As is visible in the pink graph above, the residuals are not normally distributed. However, compared with the previous simple regression residual plot, graphed in blue, the residuals are more normally distributed.

Question 9

Including passes into the penalty area has been clearly helpful. By including passes into the penalty area, we’ve been able to better scrutinize the progressive passes variable. In fact so much so that I’ve realized there are better variables with which I can estimate the number of assists a team has in the season. In the previous simple regression, the conclusion was that progressive passes had a very strong correlation with the number of assists a team had. However, after constructing a new multi-variable model that included another variable, it seems that progressive passes may not be as significant an indicator as was estimated in the previous project iteration. The difference may be simply in the fact progressive passes are too loosely correlated with assists compared with passes in the penalty area. This would make sense particularly in the context of the residual density plot in which the multi-variable regression residual plot reflect a more normal density distribution curve.

Question 10

With the findings of these new tests, in hopes of explaining the main sources of soccer teams’ number of assists, constructing new models that don’t use progressive passes may make more sense.

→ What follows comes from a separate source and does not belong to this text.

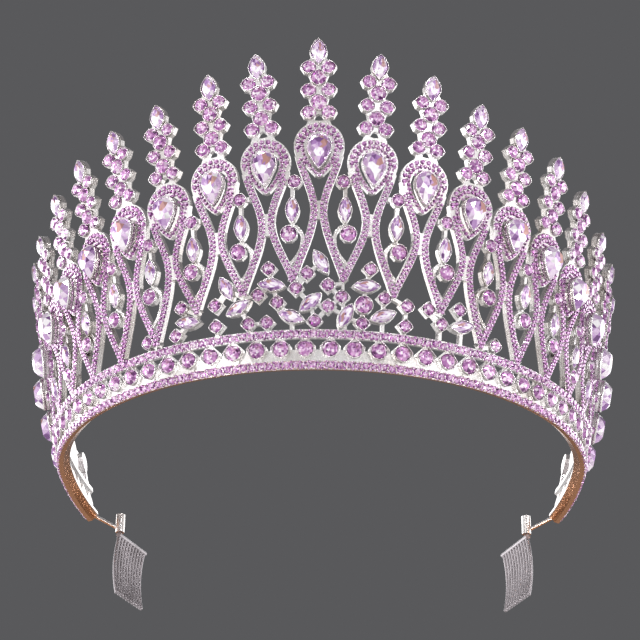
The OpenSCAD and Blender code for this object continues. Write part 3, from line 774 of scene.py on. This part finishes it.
# %% The ways of the rows
def bezier(a, b, c, d, n):
    """n + 1 points of a cubic curve by Bernstein weights."""
    t = np.linspace(0, 1, n + 1)[:, None]
    return (1 - t) ** 3 * a + 3 * (1 - t) ** 2 * t * b + 3 * (1 - t) * t ** 2 * c + t ** 3 * d


WAIST_X, FOOT_OUT, CURVE_STEPS = 1.15, 0.25, 24


def bar_way(i, side):
    """Centre line of a bar, from the halo's side by the waist to the lens point, in the bay's drawing."""
    j = abs(i) if i == 0 or np.sign(i) == side else abs(i) - 1
    v = POINT_V[j] - HALO_V[abs(i)]
    foot = np.array([PITCH / 2 * fan(i * PITCH, POINT_V[j]) + FOOT_OUT, v])
    k = min(1, -v / FULL_BAR)
    start, bend = np.array([5.2, -0.5]), np.array([4.4, -5 * k])
    above, waist, below = (np.array([WAIST_X, depth * k]) for depth in (-10, -15, -20))
    upper = bezier(start, bend, above, waist, CURVE_STEPS)
    lower = bezier(waist, below, foot + [-2.4, 7 * k], foot, CURVE_STEPS)
    return np.vstack([upper, lower[1:]]) * [side, 1]


# The halo's arch has its centre ARCH_V above the pear's and the radius ARCH_R. Its outer row lies
# HALO_IN inside that, and its beads stay BEAD_IN inside it. The bars' rows start after BAR_SKIP points
# of their way. The inner ring has the radius INNER_R; small stones fill a lattice within EDGE_R where
# no other stone is nearer than FILL_CLEAR.
ARCH_V, ARCH_R, HALO_IN, BEAD_IN, HALO_STEP = 2.0, 6.4, 0.95, 0.36, 1.62
BAR_STEP, BAR_APART, BAR_SKIP = 1.14, 0.43, 3
BEAD_SIDE, BEAD_OUT = 0.46, 0.33
INNER_R, EDGE_R, RING_STEP = 4.32, 5.95, 1.1
FILL_X, FILL_Y, FILL_CLEAR = 0.62, 1.07, 0.86


def halo_way(side, radius):
    """Half of a halo's arch from its top down one side to where the bar leaves it."""
    a = np.linspace(math.pi / 2, math.radians(-14), 30)
    return np.stack([side * radius * np.cos(a), ARCH_V + radius * np.sin(a)], 1)


def spaced(path, step):
    """Points at about equal steps along an open path, and the unit direction there."""
    length = lengths(path)[-1]
    count = max(int(length / step), 1)
    at = (np.arange(count) + 0.5) * length / count
    along = points_at(path, at + 0.05) - points_at(path, at - 0.05)
    return points_at(path, at), along / np.maximum(np.hypot(*along.T), 1e-9)[:, None]


def row(path, step):
    """Stones along a path and, before each, a bead at either side: (stones, beads), rows of 2."""
    points, along = spaced(path, step)
    side = np.stack([-along[:, 1], along[:, 0]], 1)
    back = points - along * step / 2
    return points, np.vstack([back + side * step * BEAD_SIDE, back - side * step * BEAD_SIDE])


def double_row(path, step, apart):
    """Two staggered rows beside a path, and a bead at each outer edge between two stones."""
    stones, beads = [], []
    for side, first in ((-1, 0), (1, 1)):
        points, along = (both[first::2] for both in spaced(path, step / 2))
        normal = np.stack([-along[:, 1], along[:, 0]], 1)
        stones.append(points + side * normal * apart)
        beads.append(points + along * step / 2 + side * normal * (apart + BEAD_OUT))
    return np.vstack(stones), np.vstack(beads)


def inside(points, outline):
    """True for points inside a closed outline, by counting the edges that a ray to the right crosses."""
    a, b = outline[None], np.roll(outline, -1, 0)[None]
    x, y = points[:, None, 0], points[:, None, 1]
    spans = (a[..., 1] > y) != (b[..., 1] > y)
    rise = np.where(spans, b[..., 1] - a[..., 1], 1)
    return (spans & (x < a[..., 0] + (y - a[..., 1]) * (b[..., 0] - a[..., 0]) / rise)).sum(1) % 2 == 1


arch_turn = np.linspace(math.radians(-8), math.radians(188), 40)
INNER_ARCH = np.stack([INNER_R * np.cos(arch_turn), ARCH_V - 0.1 + INNER_R * np.sin(arch_turn)], 1)
INNER_V = np.array([[-3.9, -0.6], [-3.2, -2.1], [-2.2, -3.6], [-1.1, -4.9], [0, -5.75],
                    [1.1, -4.9], [2.2, -3.6], [3.2, -2.1], [3.9, -0.6]])
V_ROW = np.array([[-4.6, -1.7], [-3.5, -2.5], [3.5, -2.5], [4.6, -1.7]])
edge_turn = np.radians(np.arange(-20, 201, 10))
HALO_EDGE = np.vstack([np.stack([EDGE_R * np.cos(edge_turn), ARCH_V + EDGE_R * np.sin(edge_turn)], 1),
                       [[-3.7, -2], [-2.5, -3.9], [-0.9, -5.6], [0.9, -5.6], [2.5, -3.9], [3.7, -2]]])
grid = np.stack(np.meshgrid(np.arange(-6, 6.1, FILL_X), np.arange(-7, 9, FILL_Y)), -1)
grid[::2, :, 0] += FILL_X / 2
LATTICE = grid.reshape(-1, 2)
LATTICE = LATTICE[inside(LATTICE, HALO_EDGE) & ~inside(LATTICE, grown(PEAR, PEAR_W, PEAR_L, 1.1))]
halos, rings, bars = [], [], []
for i in BAYS:
    centre = np.array([0, HALO_V[abs(i)]])
    for side in (-1, 1):
        stones, beads = row(halo_way(side, ARCH_R - HALO_IN), HALO_STEP)
        beads = beads - [0, ARCH_V]
        pull = np.minimum(1, (ARCH_R - BEAD_IN) / np.hypot(*beads.T)[:, None])
        halos.append((i, stones + centre, beads * pull + [0, ARCH_V] + centre))
        if abs(i) < LAST_SPIRE:
            stones, beads = double_row(bar_way(i, side)[BAR_SKIP:], BAR_STEP, BAR_APART)
            bars.append((i, stones + centre, beads + centre))
    stones = spaced(np.vstack([INNER_ARCH, INNER_V, INNER_ARCH[:1]]), RING_STEP)[0]
    taken = np.vstack([stones, halos[-1][1] - centre, halos[-2][1] - centre])
    apart = np.hypot(*(LATTICE[:, None] - taken[None]).transpose(2, 0, 1)).min(1)
    free = LATTICE[apart > FILL_CLEAR]
    rings.append((i, np.vstack([stones, V_ROW]) + centre, free + centre))
print("rows laid:", len(halos), "on the halos and", len(bars), "on the bars")

# %% [markdown]
# ## Laying the pavé
# A setter fills every free spot with small stones and raises beads between them. They could be
# scattered by chance, but the rows would be lost, so the rows come first and a lattice fills only what
# they leave. The stones are low, with a few faces each, because there are thousands of them; only
# the larger ones of the rails have the full cut.

# %% Lay the pavé
PAVE_O, RAIL_O = PLATE_O - 0.02, -0.05
RAIL_STEP, RAIL_IN, LARGE_DV, SMALL_DV, BEAD_DV, BEAD_SHIFTS = 2.16, 1.1, 0.12, 0.78, 0.92, (0.52, 1.64)
STONES, BEADS = 1, 2
# Diameter and thickness of the stones, then of the beads.
HALO_SIZE, RING_SIZE, FILL_SIZE, BAR_SIZE = (1.36, 0.6), (1.1, 0.6), (0.66, 0.5), (0.98, 0.5)
LARGE_SIZE, SMALL_SIZE = (1.96, 0.66), (0.84, 0.4)
HALO_BEAD, BAR_BEAD, RAIL_BEAD = (0.46, 0.55), (0.34, 0.5), (0.36, 0.42)


def turned(count, levels):
    """Unit shape of rings (radius, height), closed below and fanned to a point of height 1 on top."""
    a = np.arange(count) * 2 * math.pi / count
    circle = np.stack([np.cos(a), np.sin(a)], 1)
    rings = [np.column_stack([circle * r, np.full(count, z)]) for r, z in levels]
    n = np.arange(count)
    on = (n + 1) % count
    top = count * (len(levels) - 1)
    quads = np.vstack([np.stack([n, on, on + count, n + count], 1) + low for low in range(0, top, count)])
    tris = np.stack([np.full(count, top + count), n + top, on + top], 1)
    return np.vstack([*rings, [0, 0, 1.0]]), [quads, tris, n[::-1][None, :]]


# A pavé stone has a ring at its seat, a girdle and a table, and kinds of facet like a brilliant's.
PAVE = (*turned(8, [(0.5, -0.25), (0.5, 0.3), (0.35, 1.0)]),
        np.repeat([SIDE, GIRDLE, WEDGE, SIDE], [8, 8, 8, 1]))
BEAD = turned(6, [(0.5, 0.0), (0.38, 0.6)])


def sized(places, d, t):
    """Seats at places (s, x, y, o), d wide, t thick and each turned by chance."""
    n = len(places)
    return np.column_stack([places, random.uniform(0, 6, n), np.full((n, 2), d), np.full(n, t)])


def seats_from(rows, pick, d, t):
    """Seats at the STONES or BEADS of rows (bay, stones, beads) on the plates; a ring has its fill there."""
    places = [np.column_stack([np.full(len(r[pick]), r[0] * PITCH), r[pick], np.full(len(r[pick]), PAVE_O)])
              for r in rows]
    return sized(np.vstack(places), d, t)


def rail_row(v, shift=0.0):
    """Places along a rail at height v above the rim; v may be one number or a pair taken in turn."""
    s = np.arange(RAIL_IN + shift - HALF_LEN, HALF_LEN - RAIL_IN, RAIL_STEP)
    heights = np.resize(np.atleast_1d(v), len(s))
    return np.column_stack([s, np.zeros_like(s), heights, np.full_like(s, RAIL_O)])


set_stones("pave_halos", [(PAVE, seats_from(halos, STONES, *HALO_SIZE), 0.1, 0.24, 0.1),
                          (PAVE, seats_from(rings, STONES, *RING_SIZE), 0.16, 0.26, 0.3),
                          (PAVE, seats_from(rings, BEADS, *FILL_SIZE), 0.1, 0.26, 0.2)], PAVE_CRYSTAL)
set_stones("pave_bars", [(PAVE, seats_from(bars, STONES, *BAR_SIZE), 0.1, 0.24, 0.1)], PAVE_CRYSTAL)
# On each rail: large stones a little up and down in turn, small ones between them at both edges,
# and beads beside the small ones.
rail_vs = [RAIL_H / 2, BAND_TOP - RAIL_H / 2]
rail_edges = [(v, side) for v in rail_vs for side in (-1, 1)]
large = np.vstack([rail_row([v + LARGE_DV, v - LARGE_DV]) for v in rail_vs])
small = np.vstack([rail_row(v + side * SMALL_DV, RAIL_STEP / 2) for v, side in rail_edges])
rail_beads = np.vstack([rail_row(v + side * BEAD_DV, shift)
                        for v, side in rail_edges for shift in BEAD_SHIFTS])
set_stones("pave_rails", [(round_cut, sized(large, *LARGE_SIZE), 0.14, 0.32, 0.35),
                          (PAVE, sized(small, *SMALL_SIZE), 0.1, 0.3, 0.25)], PAVE_CRYSTAL)
add_walls("pave_beads", [
    (BEAD, seats_from(halos, BEADS, *HALO_BEAD)),
    (BEAD, seats_from(bars, BEADS, *BAR_BEAD)),
    (BEAD, sized(rail_beads, *RAIL_BEAD))])

# %% [markdown]
# ## Camera
# The camera looks up at the crown from the front, as the photograph does, with a long lens. Its
# place and turns were solved from points of the crown that can be told in the photograph.

# %% Camera
# Place in metres and turns in radians; film width in millimetres, then focal length and picture
# width in pixels.
CAMERA_AT = (0.0090, -0.5232, -0.2059)
PITCH_UP, TURN_LEFT, ROLL = 0.45225, 0.01889, 0.01086
FILM, FOCAL, PICTURE = 36, 2032.5, 640
camera = bpy.data.objects.new("camera", bpy.data.cameras.new("camera"))
bpy.context.scene.collection.objects.link(camera)
camera.data.sensor_width = FILM
camera.data.lens = FILM * FOCAL / PICTURE
camera.matrix_world = (Matrix.Translation(CAMERA_AT) @ Matrix.Rotation(TURN_LEFT, 4, "Z")
                       @ Matrix.Rotation(math.pi / 2 + PITCH_UP, 4, "X") @ Matrix.Rotation(ROLL, 4, "Z"))
bpy.context.scene.camera = camera
print("lens in mm:", round(camera.data.lens, 1))

# %% [markdown]
# ## Floor and lamps
# Plating and crystal only look right when they have soft, wide lights to mirror. One strong lamp
# would give hard spots, so panels stand on an arc all round the crown, the dimmest in front, with a
# few small lamps for the sparkle. The floor is a plain pale sheet far below.

# %% Floor, lamps and sky
FLOOR_HALF, FLOOR_Z = 6.0, -0.42
floor_mesh = bpy.data.meshes.new("floor")
corners = [(x * FLOOR_HALF, y * FLOOR_HALF, FLOOR_Z) for x, y in ((-1, -1), (1, -1), (1, 1), (-1, 1))]
floor_mesh.from_pydata(corners, [], [(0, 1, 2, 3)])
floor = bpy.data.objects.new("floor", floor_mesh)
bpy.context.scene.collection.objects.link(floor)
pale = bpy.data.materials.new("pale_floor")
pale.use_nodes = True
pale_shader = pale.node_tree.nodes["Principled BSDF"]
pale_shader.inputs["Base Color"].default_value = (0.72, 0.71, 0.70, 1)
pale_shader.inputs["Roughness"].default_value = 0.8
floor_mesh.materials.append(pale)
AIM = Vector((0, -0.03, 0.03))


def lamp(name, at, size, watts):
    """A rectangular soft light at a point, turned towards the crown."""
    data = bpy.data.lights.new(name, "AREA")
    data.shape, data.size, data.size_y = "RECTANGLE", size[0], size[1]
    data.energy = watts
    made = bpy.data.objects.new(name, data)
    bpy.context.scene.collection.objects.link(made)
    back = Vector(at) - AIM
    made.matrix_world = Matrix.Translation(at) @ back.to_track_quat("Z", "Y").to_matrix().to_4x4()


# Soft panels on an arc round the crown: angle from the front in degrees, and brightness in watts.
PANELS = [(-130, 7.5), (-88, 3.6), (-44, 1.8), (0, 0.9), (44, 1.6), (88, 3.0), (130, 5.2)]
PANEL_R, PANEL_Z, PANEL_SIZE = 1.25, 0.12, (0.95, 0.8)
for angle, watts in PANELS:
    turn = math.radians(angle)
    lamp(f"panel_{angle}", (PANEL_R * math.sin(turn), -PANEL_R * math.cos(turn), PANEL_Z), PANEL_SIZE, watts)
lamp("back_soft", (0.0, 1.1, 0.6), (1.0, 0.6), 4)
lamp("key", (-0.45, -0.9, 0.75), (0.28, 0.28), 5)
SPARKLES = [(0.5, -0.9, 0.35), (-0.7, -0.8, -0.1), (0.15, -1.2, 0.7), (-0.15, -0.9, -0.38),
            (0.8, -0.6, -0.15)]
for n, at in enumerate(SPARKLES):
    lamp(f"sparkle_{n}", at, (0.1, 0.1), 1.6)
# The sky lights the crown with one grey and shows the camera a darker one.
SKY_LIGHT, SKY_SEEN = (0.27, 0.26, 0.27, 1), (0.10, 0.10, 0.105, 1)
world = bpy.data.worlds.new("studio")
bpy.context.scene.world = world
world.use_nodes = True
tree = world.node_tree
sky = tree.nodes["Background"]
rays, choose = tree.nodes.new("ShaderNodeLightPath"), tree.nodes.new("ShaderNodeMix")
choose.data_type = "RGBA"
choose.inputs["A"].default_value = SKY_LIGHT
choose.inputs["B"].default_value = SKY_SEEN
wire(tree, rays.outputs["Is Camera Ray"], choose.inputs["Factor"])
wire(tree, choose.outputs["Result"], sky.inputs["Color"])
bpy.context.scene.view_settings.view_transform = "Standard"
print("pieces:", len(pieces))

Given the significance we’ve found with passes into the penalty area, it may make more sense to conduct more tests incorporating PPA and other variables to see if there’s any other similarly significant variables.

AI Statement

I used AI throughout this project primarily to debug and uncover features I didn’t know existed within R. I employed AI with other issues I such as syntax and code minimization.